Generalized Semi-Supervised Learning via Self-Supervised Feature Adaptation
Jiachen Liang, Ruibing Hou, Hong Chang, Bingpeng Ma, Shiguang Shan, Xilin Chen
TL;DR
SSFA tackles Feature Distribution Mismatch SSL (FDM-SSL) by decoupling pseudo-label generation from the current model and introducing a self-supervised feature adaptation step. The framework combines a semi-supervised learning module with a self-supervised auxiliary task and a one-shot feature adaptation on unlabeled data to produce higher-quality pseudo-labels, improving performance across labeled, unlabeled, and unseen distributions. Theoretical insights link the method to gradient alignment between main and auxiliary tasks, and empirical results on CIFAR/CIFAR-C and office datasets show robust gains over both SSL and UDA baselines, along with strong visualization-supported evidence of improved domain alignment and class separability. Overall, SSFA provides a practical, plug-in approach to extend SSL to realistic, mixed-distribution scenarios with improved generalization.
Abstract
Traditional semi-supervised learning (SSL) assumes that the feature distributions of labeled and unlabeled data are consistent which rarely holds in realistic scenarios. In this paper, we propose a novel SSL setting, where unlabeled samples are drawn from a mixed distribution that deviates from the feature distribution of labeled samples.
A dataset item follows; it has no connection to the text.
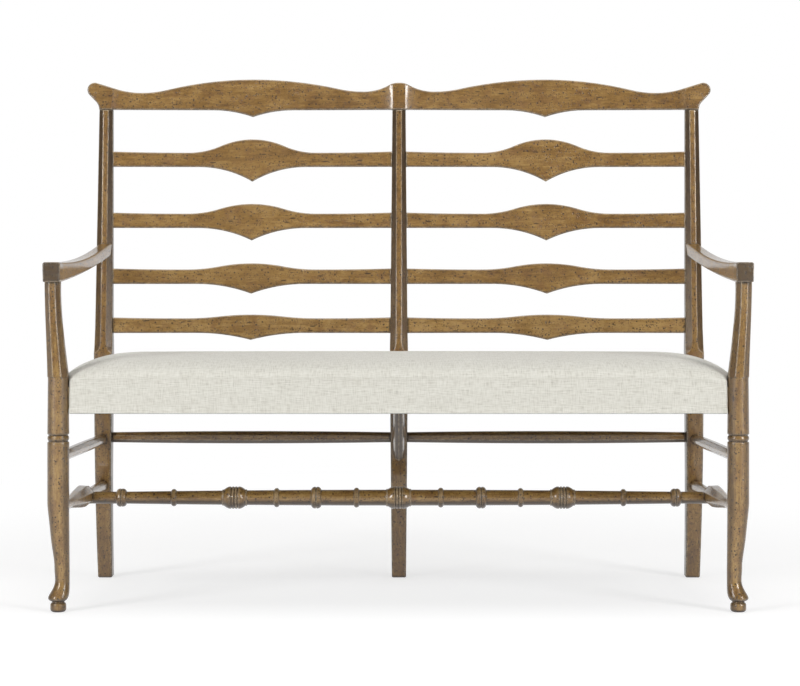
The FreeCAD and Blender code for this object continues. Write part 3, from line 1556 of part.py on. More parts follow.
def seat_form(name, inset, floor):
    half = size("seat_half_width")
    shoulder = size("side_shoulder_width")
    near_end = [half - shoulder * part for part in (0, 0.05, 0.2, 0.45, 0.75, 1.2)]
    places = near_end + [half * part for part in (0.7, 0.35)]
    stations = sorted([-place for place in places] + [0] + places)
    return loft(name, [seat_section(f"{name}_{number}", x, inset, floor)
                       for number, x in enumerate(stations)])


def post_notches(name, spare):
    """What the posts take out of the seat's corners and back."""
    tools = []
    for label, side in SIDES:
        tools.append(cylinder(f"{name}_front_{label}", f"dim.column_radius + {spare}",
                              "dim.seat_crown", f"{side} * dim.front_post_x",
                              "dim.front_post_y", "0"))
    for label, lean in REAR_POSTS:
        wide = f"(dim.seat_width_at_post + 2 * {spare})"
        x = f"{lean} * dim.rear_post_x - {wide} / 2"
        if lean:
            wide = f"({wide} + dim.rail_thickness)"
            x = x if lean > 0 else f"-dim.rear_post_x - {wide} + dim.seat_width_at_post / 2 + {spare}"
        tools.append(box(f"{name}_rear_{label}", wide, "dim.seat_depth_at_post + dim.rail_thickness",
                         "dim.post_top", x, f"{REAR_AXIS} - dim.seat_depth_at_post / 2 - {spare}",
                         "0"))
    return tools


def finish_upholstery():
    thick = size("cover_thickness")
    clear = size("soft_clearance")
    pad = seat_form("foam_form", thick + clear, thick + clear)
    spare = "dim.soft_clearance"
    rails = box("foam_rail_space", f"2 * ({SIDE_RAIL_X} + dim.rail_thickness / 2 + {spare})",
                f"{REAR_RAIL_Y} - {FRONT_RAIL_Y} + dim.rail_thickness + 2 * {spare}",
                f"{RAIL_TOP} + 2 * dim.web_thickness + 2 * {spare}",
                f"-({SIDE_RAIL_X} + dim.rail_thickness / 2 + {spare})",
                f"{FRONT_RAIL_Y} - {spare}", "0")
    node(cut("foam_pad", pad, [rails] + post_notches("foam_notch", spare)), "foam_pad")
    outer = seat_form("cover_form", 0, 0)
    inner = seat_form("cover_inside", thick, thick)
    under = "dim.cover_turn_under"
    opening = box("cover_opening", f"2 * (dim.seat_half_width - {under})",
                  f"{REAR_FACE} - {FRONT_FACE} - 2 * {under}", "dim.rail_bottom",
                  f"-(dim.seat_half_width - {under})", f"{FRONT_FACE} + {under}", "0")
    node(cut("seat_cover", outer, [inner, opening] + post_notches("cover_notch", spare)),
         "seat_cover")
    inset = "dim.dust_cover_inset"
    sheet_box = box("dust_cover_sheet", f"2 * (dim.seat_half_width - {inset})",
                    f"{REAR_FACE} - {FRONT_FACE} - 2 * {inset}", "dim.dust_cover_thickness",
                    f"-(dim.seat_half_width - {inset})", f"{FRONT_FACE} + {inset}",
                    f"dim.seat_bottom - dim.dust_cover_thickness - {spare}")
    hole = box("dust_cover_brace_slot", "2 * (dim.brace_half + dim.dust_cover_gap)",
               "4 * dim.brace_half", "dim.rail_bottom", "-dim.brace_half - dim.dust_cover_gap",
               f"{BRACE_HEAD.y} - 2 * dim.brace_half", "0")
    node(cut("dust_cover", sheet_box,
             [hole] + post_notches("dust_notch", "dim.dust_cover_gap")), "dust_cover")


for label, lean in REAR_POSTS:
    finish_rear_post(label, lean)
for label, side in SIDES:
    finish_front_post(label, side)
node(cut("crest_rail", crest_board, [crest_tenon(f"crest_mortise_{label}", lean, 1)
                                     for label, lean in REAR_POSTS]), "crest_rail")
for which in SLATS:
    for label, side in SIDES:
        finish_slat(which, label, side)
for label, side in SIDES:
    finish_arm(label, side)
    finish_side_stretcher("upper", upper_rods, label, side)
    finish_side_stretcher("lower", lower_rods, label, side)
    finish_rear_stretcher(label, side)
finish_medial()
finish_brace()
finish_rails()
finish_blocks()
finish_webbing()
finish_upholstery()

doc.recompute()

for item in doc.Objects:
    if "Invalid" in item.State or "Error" in item.State:
        raise RuntimeError(f"{item.Name} failed: {item.State}")
for label, item in NODES.items():
    if item.Shape.isNull() or not item.Shape.isValid():
        raise RuntimeError(f"{label} has no valid shape")

os.makedirs("parts", exist_ok=True)
for label, item in NODES.items():
    item.Shape.exportStep(f"parts/{label}.step")
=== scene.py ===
import math
import random

import bmesh
import bpy
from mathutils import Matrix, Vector


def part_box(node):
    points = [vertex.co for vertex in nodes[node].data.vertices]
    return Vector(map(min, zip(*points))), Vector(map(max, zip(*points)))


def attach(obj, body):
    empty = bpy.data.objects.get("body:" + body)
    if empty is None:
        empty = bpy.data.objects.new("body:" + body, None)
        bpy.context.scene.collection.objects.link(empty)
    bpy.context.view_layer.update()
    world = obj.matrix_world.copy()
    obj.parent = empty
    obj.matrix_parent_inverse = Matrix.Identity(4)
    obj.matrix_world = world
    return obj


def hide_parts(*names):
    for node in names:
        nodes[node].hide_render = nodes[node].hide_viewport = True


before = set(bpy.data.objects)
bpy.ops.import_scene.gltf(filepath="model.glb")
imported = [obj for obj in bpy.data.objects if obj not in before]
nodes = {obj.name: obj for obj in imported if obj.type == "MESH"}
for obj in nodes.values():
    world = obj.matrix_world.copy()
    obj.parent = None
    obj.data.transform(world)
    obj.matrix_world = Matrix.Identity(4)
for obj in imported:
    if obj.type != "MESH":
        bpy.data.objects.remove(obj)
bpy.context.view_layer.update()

# Lengths are in metres; a length in millimetres is multiplied by MM
MM = 0.001


# Sizes that the cushion takes from the frame

LOW, HIGH = 0, 1
X, Y, Z = 0, 1, 2


def measured(node, corner, axis):
    """One coordinate of a node's box, to a tenth of a millimetre."""
    return round(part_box(node)[corner][axis], 4)


SEAT_HALF = measured("seat_cover", HIGH, X)
SEAT_BOTTOM = measured("seat_cover", LOW, Z)
SEAT_CROWN = measured("seat_cover", HIGH, Z)
REAR_POST_HALF_WIDTH = measured("rear_post_centre", HIGH, X)
REAR_POST_X = round(measured("rear_post_right", HIGH, X) - REAR_POST_HALF_WIDTH, 4)

# Sizes that the part's source gives and no box shows
FRONT_POST = Vector((0.6565, -0.2761, 0))
FRONT_POST_RADIUS = 0.0211
SEAT_DEPTH = 0.460
REAR_POST_HALF_DEPTH = 0.020
SEAT_FRONT_REACH = 0.012
SEAT_REAR_REACH = 0.016

REAR_POST_Y = FRONT_POST.y + SEAT_DEPTH
REAR_POST_FRONT = REAR_POST_Y - REAR_POST_HALF_DEPTH
SEAT_FRONT = FRONT_POST.y - SEAT_FRONT_REACH
SEAT_REAR = REAR_POST_Y + SEAT_REAR_REACH


# Shader building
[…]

Under this setting, previous SSL methods tend to predict wrong pseudo-labels with the model fitted on labeled data, resulting in noise accumulation. To tackle this issue, we propose Self-Supervised Feature Adaptation (SSFA), a generic framework for improving SSL performance when labeled and unlabeled data come from different distributions. SSFA decouples the prediction of pseudo-labels from the current model to improve the quality of pseudo-labels. Particularly, SSFA incorporates a self-supervised task into the SSL framework and uses it to adapt the feature extractor of the model to the unlabeled data. In this way, the extracted features better fit the distribution of unlabeled data, thereby generating high-quality pseudo-labels. Extensive experiments show that our proposed SSFA is applicable to various pseudo-label-based SSL learners and significantly improves performance in labeled, unlabeled, and even unseen distributions.